Portable Batch System (PBS)
The PBS resource management system handles the management and monitoring of the computational workload on the cluster. Users submit "jobs" to the resource management system where they are queued up until the system is ready to run them. PBS selects which jobs to run, when, and where, according to a predetermined site policy meant to balance competing user needs and to maximize efficient use of the cluster resources.
To use PBS, you create a batch job command file which you submit to the PBS server to run on the cluster. A batch job file is simply a shell script containing the set of commands you want run on some set of cluster compute nodes. It also contains directives that specify the characteristics (attributes) and resource requirements (e.g. number of compute nodes, maximum runtime, etc.) that your job is requesting. Once you create your PBS job file, you can reuse it if you wish or modify it for subsequent runs.
It is important for users to understand how PBS works. When the job is submitted, the server examines the job script, extracts only the information in the directives, and passes along the resource requests to the scheduler. When the job is initiated ("rolled in"), the PBS system starts a remote shell process that switches to the submitter's user id and logs in to the compute node assigned by the PBS scheduler. As usual for UNIX, the shell starts in the user's home directory. The job script is then executed as a normal shell script. The directives are ignored by the shell on the node because they must begin with a character that denotes a comment to the shell. When the job starts, PBS does assign some environment variables, that the user can make use of in the job script, but PBS makes no assumptions at all about what the user wants to do; the node must be given explicit instructions in the form of a shell script.

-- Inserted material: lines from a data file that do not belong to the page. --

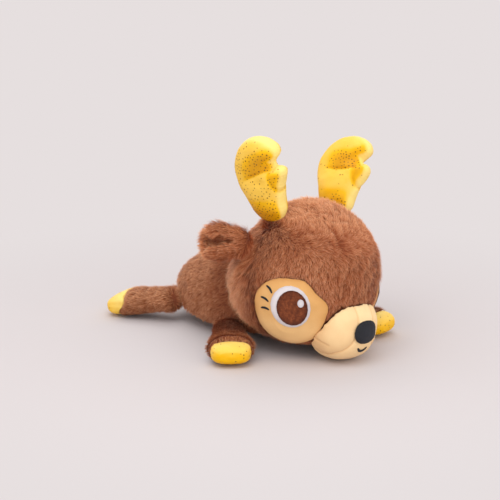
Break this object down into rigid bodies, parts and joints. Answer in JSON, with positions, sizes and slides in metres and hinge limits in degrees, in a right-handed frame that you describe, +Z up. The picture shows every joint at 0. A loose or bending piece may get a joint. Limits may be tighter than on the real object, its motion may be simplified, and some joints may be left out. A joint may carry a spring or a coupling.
{
  "type": "plush deer",
  "caption": "Stuffed toy deer lying on its belly, with a big round head, padded antlers, folded ears and splayed legs.",
  "frame": {"origin": "on the floor that the toy lies on, under the middle of its bounding box", "axes": "+Z up, -Y the way the toy faces, +X its left"},
  "size_m": [0.1726, 0.2508, 0.1752],
  "materials": {
    "brown_plush": "brown pile, a few millimetres long",
    "tan_velour": "short tan velour",
    "cream_velour": "short cream velour",
    "foil_cloth": "yellow velour printed with small gold foil dots",
    "navy_thread": "satin-stitched navy thread",
    "white_satin": "white satin stitch",
    "brown_velvet": "dark red-brown velvet"
  },
  "bodies": {
    "torso": {"body": "brown_plush"},
    "head": {"head": "brown_plush", "muzzle": "cream_velour", "nose": "navy_thread", "mouth": "navy_thread", "eye_patch_right": "tan_velour", "eye_white_right": "white_satin", "iris_right": "brown_velvet", "glint_right": "white_satin", "lash_right_1": "navy_thread", "lash_right_2": "navy_thread", "lash_right_3": "navy_thread", "eye_patch_left": "tan_velour", "eye_white_left": "white_satin", "iris_left": "brown_velvet", "glint_left": "white_satin", "lash_left_1": "navy_thread", "lash_left_2": "navy_thread", "lash_left_3": "navy_thread"},
    "ear_right": {"ear_right": "brown_plush"},
    "antler_right": {"antler_right": "foil_cloth"},
    "leg_front_right": {"leg_front_right": "brown_plush", "hoof_front_right": "foil_cloth"},
    "leg_hind_right": {"leg_hind_right": "brown_plush", "hoof_hind_right": "foil_cloth"},
    "ear_left": {"ear_left": "brown_plush"},
    "antler_left": {"antler_left": "foil_cloth"},
    "leg_front_left": {"leg_front_left": "brown_plush", "hoof_front_left": "foil_cloth"},
    "leg_hind_left": {"leg_hind_left": "brown_plush", "hoof_hind_left": "foil_cloth"}
  },
  "joints": [
    {"name": "neck_nod", "type": "hinge", "parent": "torso", "child": "head", "pos_m": [0.00594, -0.05639, 0.058], "axis": [-0.9895, -0.0779, 0.1219], "range_deg": [-6, 18], "stiffness_Nm_per_rad": 0.8},
    {"name": "ear_right_bend", "type": "hinge", "parent": "head", "child": "ear_right", "pos_m": [-0.04688, -0.04044, 0.09122], "axis": [0.0971, 0.0345, 0.9947], "range_deg": [-8, 15], "stiffness_Nm_per_rad": 0.03},
    {"name": "antler_right_bend", "type": "hinge", "parent": "head", "child": "antler_right", "pos_m": [-0.02595, -0.04936, 0.11435], "axis": [0.0606, -0.9952, 0.0764], "range_deg": [-15, 15], "stiffness_Nm_per_rad": 0.08},
    {"name": "leg_front_right_bend", "type": "hinge", "parent": "torso", "child": "leg_front_right", "pos_m": [-0.04013, -0.01389, 0.013], "axis": [-0.7879, 0.6158, 0], "range_deg": [-20, 10], "stiffness_Nm_per_rad": 0.1},
    {"name": "leg_hind_right_bend", "type": "hinge", "parent": "torso", "child": "leg_hind_right", "pos_m": [-0.03349, 0.06981, 0.0185], "axis": [0.8962, 0.4436, 0], "range_deg": [-20, 15], "stiffness_Nm_per_rad": 0.1},
    {"name": "ear_left_bend", "type": "hinge", "parent": "head", "child": "ear_left", "pos_m": [0.0621, -0.03187, 0.0778], "axis": [0.1415, 0.038, 0.9892], "range_deg": [-15, 8], "stiffness_Nm_per_rad": 0.03},
    {"name": "antler_left_bend", "type": "hinge", "parent": "head", "child": "antler_left", "pos_m": [0.049, -0.04346, 0.10512], "axis": [0.1137, -0.991, 0.0699], "range_deg": [-15, 15], "stiffness_Nm_per_rad": 0.08},
    {"name": "leg_front_left_bend", "type": "hinge", "parent": "torso", "child": "leg_front_left", "pos_m": [0.0567, -0.01939, 0.013], "axis": [-0.9717, -0.2361, 0], "range_deg": [-20, 4], "stiffness_Nm_per_rad": 0.1},
    {"name": "leg_hind_left_bend", "type": "hinge", "parent": "torso", "child": "leg_hind_left", "pos_m": [0.04537, 0.06981, 0.0185], "axis": [0.8962, -0.4436, 0], "range_deg": [-20, 15], "stiffness_Nm_per_rad": 0.1}
  ]
}
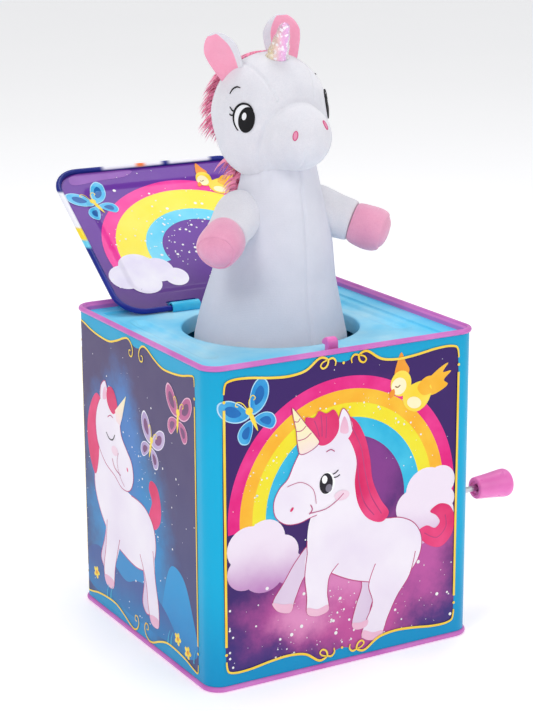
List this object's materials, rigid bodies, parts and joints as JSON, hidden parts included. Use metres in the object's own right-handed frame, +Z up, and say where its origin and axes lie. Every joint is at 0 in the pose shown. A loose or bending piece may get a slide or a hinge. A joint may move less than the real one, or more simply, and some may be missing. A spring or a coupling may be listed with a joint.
{
  "type": "jack in the box",
  "caption": "Printed tin box with a cranked music movement, latched lid and a spring-mounted plush unicorn that pops up through a round opening.",
  "frame": {"origin": "centre of the flat underside of the tin", "axes": "+Z up out of the tin, -Y towards the front face that has the latch, +X towards the crank side"},
  "size_m": [0.1828, 0.2006, 0.2933],
  "materials": {
    "printed_tin": "glossy lithographed tinplate",
    "deck_tin": "glossy light blue tinplate with a pink seam",
    "lid_tin": "glossy lithographed tinplate",
    "steel": "zinc-plated steel",
    "brass": "stamped brass",
    "pink_plastic": "moulded pink plastic",
    "white_plastic": "moulded white plastic",
    "white_plush": "short-pile white plush",
    "pink_plush": "short-pile pink plush",
    "skirt_fabric": "thin knitted polyester",
    "fur": "long-pile pink faux fur",
    "glitter_fabric": "metallised iridescent fabric"
  },
  "bodies": {
    "box": {"body_shell": "printed_tin", "base_panel": "deck_tin", "deck_panel": "deck_tin", "latch_bracket": "steel", "latch_pin": "steel", "latch_spring": "steel", "crank_bush": "white_plastic", "movement_frame": "steel", "frame_rivet_1": "steel", "frame_rivet_2": "steel", "frame_rivet_3": "steel", "comb_plate": "steel", "comb_clamp": "brass", "comb_screw_1": "brass", "comb_screw_2": "brass", "spring_seat": "steel", "main_spring": "steel", "skirt_hem_ring": "white_plastic", "puppet_skirt": "skirt_fabric"},
    "lid": {"lid_panel": "lid_tin"},
    "puppet": {"neck_disc": "white_plastic", "head": "white_plush", "horn": "glitter_fabric", "mane": "fur", "ear_left": "white_plush", "ear_right": "white_plush", "arm_left": "white_plush", "arm_right": "white_plush", "hoof_left": "pink_plush", "hoof_right": "pink_plush"},
    "latch": {"latch_lever": "steel", "latch_button": "pink_plastic"},
    "crank": {"crank_wire": "steel", "crank_pinion": "brass", "crank_collar": "steel"},
    "knob": {"crank_knob": "pink_plastic"},
    "drum": {"drum_axle": "steel", "melody_drum": "white_plastic", "drum_gear": "brass", "trip_cam": "white_plastic"}
  },
  "joints": [
    {"name": "lid_hinge", "type": "hinge", "parent": "box", "child": "lid", "pos_m": [0, 0.0478, 0.1483], "axis": [1, 0, 0], "range_deg": [0, 145.5]},
    {"name": "puppet_slide", "type": "slide", "parent": "box", "child": "puppet", "axis": [0, 0, 1], "range_m": [-0.157, 0], "stiffness_N_per_m": 25, "springref_m": 0.06, "deforming": ["main_spring", "puppet_skirt", "arm_left", "arm_right", "hoof_left", "hoof_right"]},
    {"name": "latch_tilt", "type": "hinge", "parent": "box", "child": "latch", "pos_m": [0, -0.06, 0.044], "axis": [1, 0, 0], "range_deg": [0, 2.5], "stiffness_Nm_per_rad": 0.5, "springref_deg": -5.73},
    {"name": "crank_spin", "type": "hinge", "parent": "box", "child": "crank", "pos_m": [0.07, -0.014, 0.074], "axis": [1, 0, 0], "continuous": true},
    {"name": "knob_spin", "type": "hinge", "parent": "crank", "child": "knob", "pos_m": [0.1, -0.04, 0.061], "axis": [1, 0, 0], "continuous": true},
    {"name": "drum_spin", "type": "hinge", "parent": "box", "child": "drum", "pos_m": [0.055, -0.0308, 0.074], "axis": [1, 0, 0], "continuous": true}
  ],
  "couplings": [
    {"joint": "puppet_slide", "follows": "lid_hinge", "m_per_rad": -0.0614},
    {"joint": "drum_spin", "follows": "crank_spin", "ratio": -0.33333}
  ]
}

PBS also provides a special kind of batch job called interactive-batch. An interactive-batch job is treated just like a regular batch job, in that it is placed into the queue and must wait for resources to become available before it can run. Once it is started, however, the user's terminal input and output are connected to the job in what appears to be an rlogin session to one of the compute nodes. Many users find this useful for debugging their applications or for computational steering.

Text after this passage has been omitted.